The Bank for International Settlements (BIS) published a scathing report in April 2026. The Basel-based institution, often called « the central bank of central banks, » warned that major crypto platforms are offering banking services without the protections that traditional financial institutions must provide. This caution comes amid record growth in the cryptocurrency market, which surpassed $4 trillion for the first time in 2025. The combined capitalization of stablecoins exceeded $200 billion, and yield products offered by centralized platforms attracted billions of dollars of public savings. The total absence of safety nets leaves users exposed to risks that traditional banks have been required to mitigate for decades.

Context

Crypto platforms have significantly expanded their offerings over the past five years. Where they once limited themselves to exchanging cryptocurrencies, they now offer annualized yield products, collateralized lending, stablecoin savings accounts with rates sometimes exceeding 8%, and instant payment services. These offerings increasingly resemble those of traditional banks. Yet users benefit from none of the guarantees that accompany classic bank deposits. No deposit insurance mechanism, no minimum capital requirements, no prudential supervision of their maturity transformation activities.

The BIS describes these companies as « multifunction cryptoasset intermediaries » (MCIs). In its report published on April 23, 2026, the institution details how these platforms group functions that would normally be separated across several institutions in traditional finance. A securities broker, an asset custodian, a lender, a fund manager: all of this is combined under a single legal entity with a single balance sheet and a single set of risk management practices. Without uniform prudential safeguards, any default can have serious consequences for clients, and potentially for the entire financial system if links with traditional finance prove deeper than estimated.

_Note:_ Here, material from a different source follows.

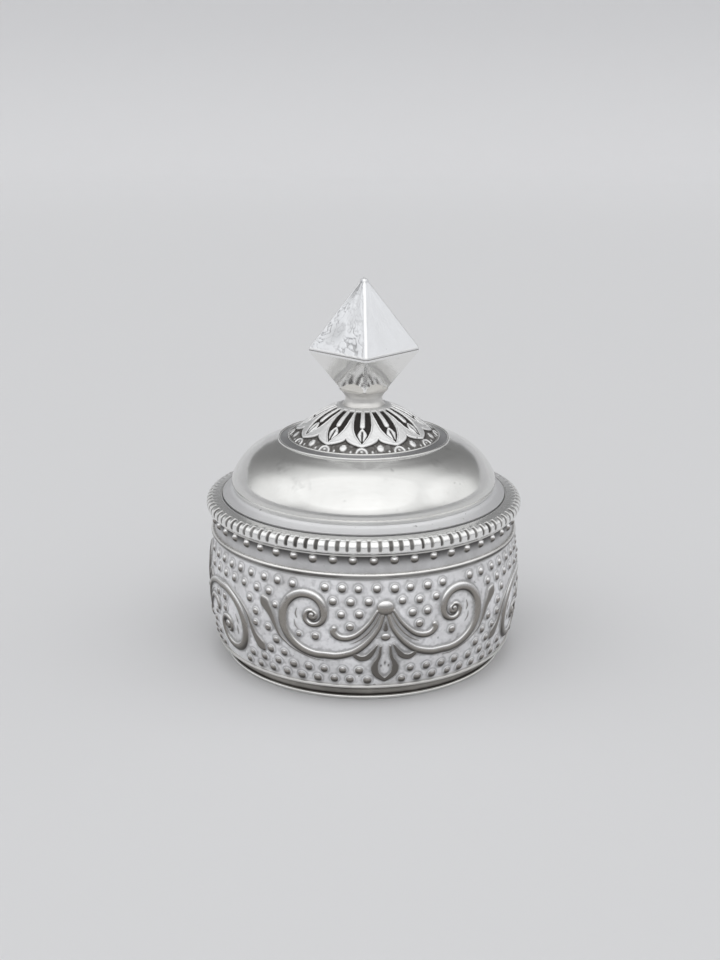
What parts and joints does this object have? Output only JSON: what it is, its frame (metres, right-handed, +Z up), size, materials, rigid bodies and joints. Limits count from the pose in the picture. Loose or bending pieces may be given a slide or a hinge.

The institution identifies three major structural risks that characterize this activity. First risk: maturity transformation. Platforms collect funds on a very short-term basis from users, often with 24 to 48 hours notice for withdrawals, but invest these funds in long-term assets, including tokenized mortgage loans, corporate bonds, or structured products. This practice creates an inherently unstable liquidity mismatch. In periods of tension, mass withdrawals force platforms to sell assets at sacrificial prices to honor requests. Second risk: surrendering control of assets. Users who deposit their funds on these platforms often give up effective control of their assets. They lose not only management of their holdings but sometimes even legal ownership. Client assets are mixed with those of the platform and used for its own trading operations. Third risk: the total absence of safety net. There is no mechanism comparable to the bank deposit insurance system. In case of bankruptcy, clients rank at best as unsecured creditors, at worst as preferred creditors. The sector’s track record is telling: Celsius, Voyager, FTX, BlockFi — all left billions of dollars in losses for users.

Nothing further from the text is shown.